I have listed the statistics before, but I will do it again. Out of the Conservative tax breaks, the bottom 20% got around 6% of the benefit, and the top 20% got 36% of the benefit. Maybe that is another golf membership or jacuzzi in the backyard for some, but for those families struggling to pay the bills, it is offensive that the Conservative government keeps ignoring the basic needs of families trying to get their kids to school and offer their children better hope.
For the first time in many generations in our country, all the evidence is pointing to the generation following having a lower quality of life than what we are experiencing right now. If there is any wish parents have for their children, it is that they will have equal or better opportunities than the parent did. However, the opportunity gap grows with the income gap. The gap in opportunity that is afforded to middle-class and working-class Canadians and their children is growing. The gap in accessing better education and training, to that first job, to get that first business loan to start that new enterprise, is growing.
As was once said by an American politician, it becomes a society of the haves and the have mores. Under this policy, that is something the government is going to promote.
The government will say that those who already have great resources, who have benefited greatly by living in this society and prospering through their own hard work or through some endowment are going to get more under the Conservatives because they feel they deserve more for just being who they are. However, those in the middle and lower incomes will get less. They will access less and their services will be cut because we know what the Conservative government has been doing. It is lowering expectations, lowering services, reducing health transfers and gutting environmental policies. It is doing all of this in some nefarious scheme to say to Canadians that they should not expect much from government, particularly if one is so unlucky to have been born into the middle or lower classes.

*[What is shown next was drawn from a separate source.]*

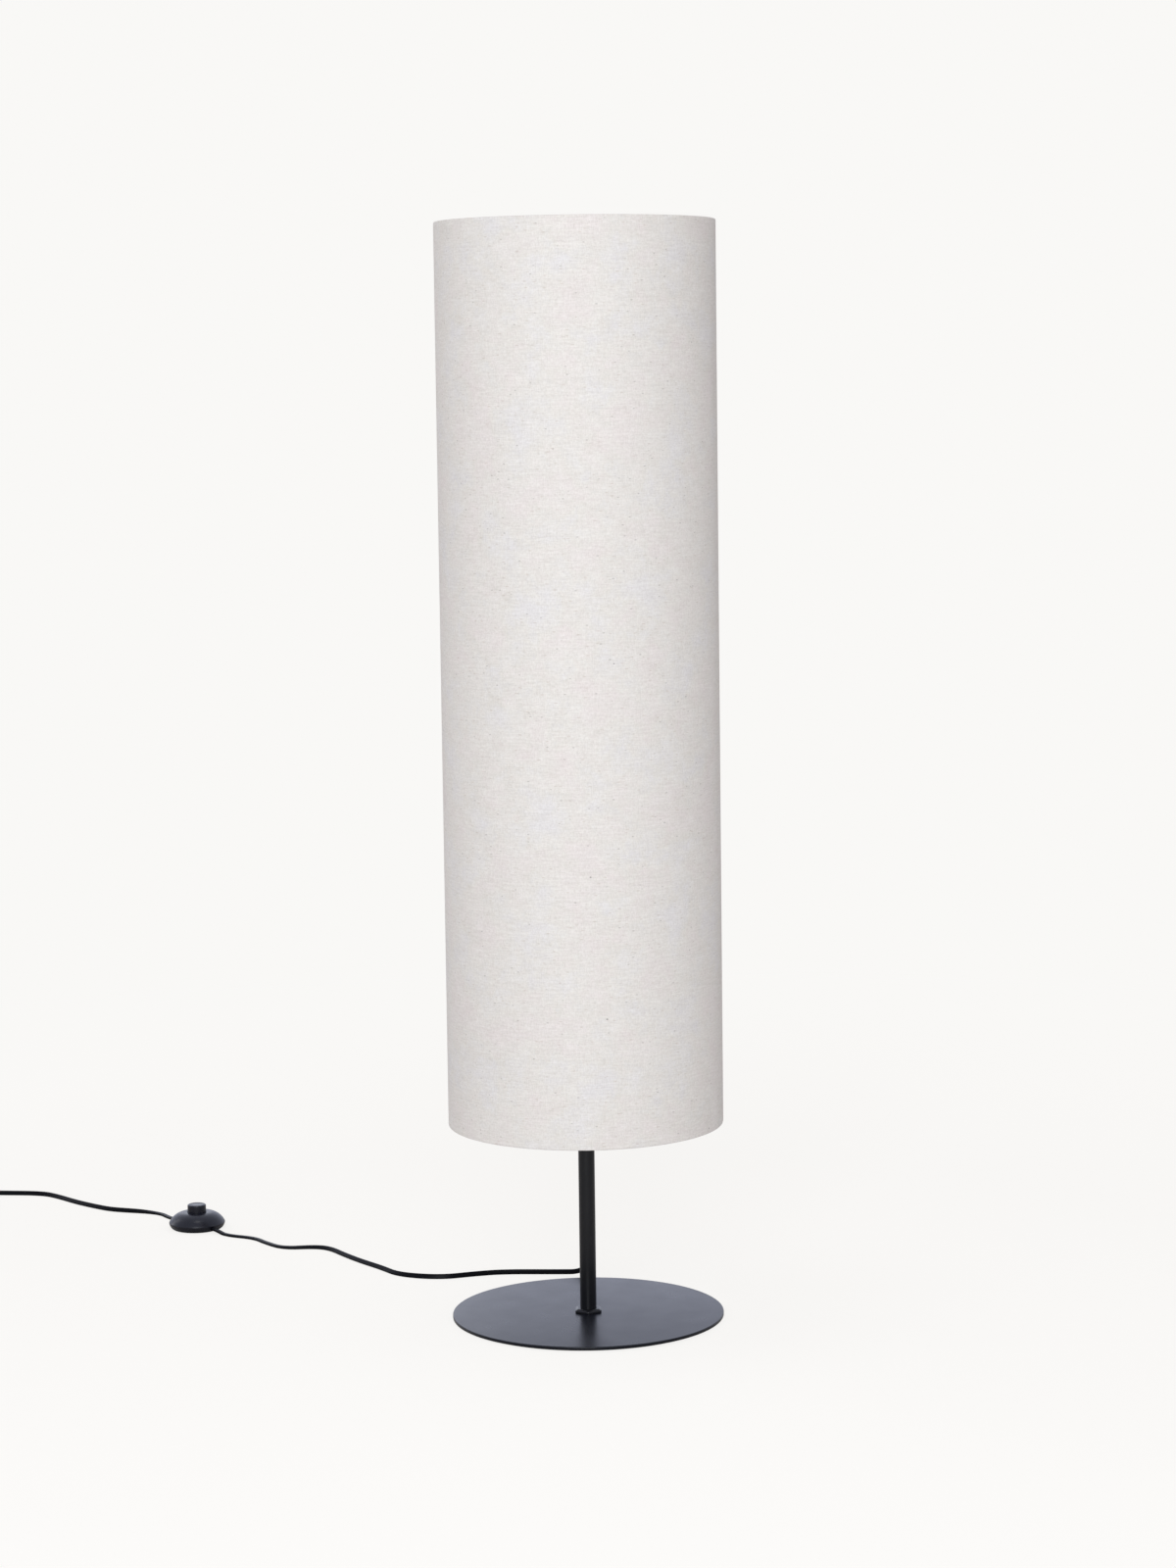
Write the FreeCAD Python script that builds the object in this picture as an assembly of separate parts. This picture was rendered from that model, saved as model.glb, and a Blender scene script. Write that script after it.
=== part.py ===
"""Column floor lamp: textile cylinder shade on a short pole, round steel base, foot switch, mains cord.

Millimetres, +Z up, X to the right and Y to the back. The origin is the centre of the base on the floor.
Each function below makes one piece, and the block at the end writes one STEP file for each.
"""
import FreeCAD
import Part
import math
import os

V = FreeCAD.Vector
Y_AXIS = V(0, 1, 0)
Z_AXIS = V(0, 0, 1)
ORIGIN = V(0, 0, 0)

# ---------------------------------------------------------------- driving dimensions
# base
plate_radius = 125.0
plate_thickness = 3.0
plate_edge_round = 0.7
pad_thickness = 1.0
pad_inset = 3.0                 # rim of the pad stands this far inside the plate's rim
pad_hole_radius = 12.0
base_thread_radius = 4.0        # M8 screw that holds the pole
base_head_radius = 6.5
base_head_land = 0.3            # straight rim of the countersunk head
base_screw_length = 22.0
base_socket_flats = 5.0
base_socket_depth = 2.4

# pole
pole_radius = 7.5
pole_wall = 1.0
foot_flats = 24.0               # across the flats of the hexagon foot
foot_top_flats = 19.0           # of the smaller hexagon that the bevels rise to
foot_side_height = 2.1
foot_height = 3.4
foot_spigot_length = 22.0
foot_thread_depth = 24.0
lower_pole_length = 300.0
pole_top = 500.0                # over the floor
coupler_length = 44.0
coupler_wall = 1.2
top_plug_flange = 2.0
top_plug_spigot = 16.0
nipple_radius = 5.0             # M10 x 1 hollow nipple
nipple_bore_radius = 3.8
nipple_in_holder = 9.0

# cord exit at the back of the pole
exit_height = 55.0
bush_shank_radius = 4.0
bush_flange_radius = 5.6
bush_flange_thickness = 1.5
bush_tail_length = 20.5
bush_tail_radius = 4.7
bush_tail_end_radius = 3.3
bush_depth_inside = 3.0         # from the pole's outside to the bush's inner end
lead_wall_gap = 1.5             # between the lead's bend and the inside of the pole

# lamp holder, for a lamp cap with a 27 mm thread
dome_neck_radius = 9.0
dome_neck_height = 6.0
dome_flare_height = 12.0
dome_height = 30.0
dome_bulge = 1.5                # of the bell's flare, outwards from a straight cone
dome_floor = 5.0                # under the inside of the dome
holder_wall = 2.0
shell_radius = 19.75            # outside thread that takes the shade rings
shell_height = 46.0             # above the dome
shell_spigot_length = 8.0
shell_bore_radius = 14.2
core_radius = 15.0
core_height = 22.0
core_above_dome = 8.0           # top of the core over the dome's rim
screw_shell_wall = 0.5
screw_shell_height = 30.0
terminal_offset = 8.0
terminal_screw_radius = 1.5
terminal_head_radius = 2.6
terminal_head_height = 2.0
terminal_screw_length = 5.0
tongue_width = 5.0
tongue_thickness = 0.5
tongue_height = 5.0
tongue_foot = 7.0               # from the axis to the tongue's riser
tongue_overhang = 3.0           # of the tongue's pad past the axis
screw_shell_lip = 2.0           # of the flange at the foot of the screw shell
lug_length = 2.5
lug_height = 3.0
grub_radius = 1.5               # locking screw through the dome's neck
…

One of the concerns that economists are expressing to us is what they call a “stratification” of the economy. Canada, for many generations, has enjoyed the possibility that, regardless of where or at what income level one was born, there was a possibility that one could improve one's lot through hard work and dedication. To take that hope away from people is more than discouraging; it is despicable.
This is something that no government should promote. However, we hear it time and again from across the political spectrum, from economists to the C.D. Howe Institute to the Broadbent Institute to the Canadian Centre for Policy Alternatives to Conservative economists and left-wing economists. They agree that this program, this $5 billion income splitting scheme will offer benefit to very few people.
The New Democrats oppose this proposal because it disproportionately helps those who do not need it and hurts those who need a hand. As New Democrats, there is nothing more fundamental for us, it goes to our DNA, we believe the role of government is the thing that we do when we come together to accomplish that which we cannot accomplish alone.
We look to help our neighbours. We look to care for our neighbour's children, not cast them aside. We do not invoke policies based on pure ideology to gain a couple of points in an election poll, rather than design government as it should be, based on sound evidence.
A progressive government, in perhaps a year or even a little less, will have the opportunity to offer Canadians just that.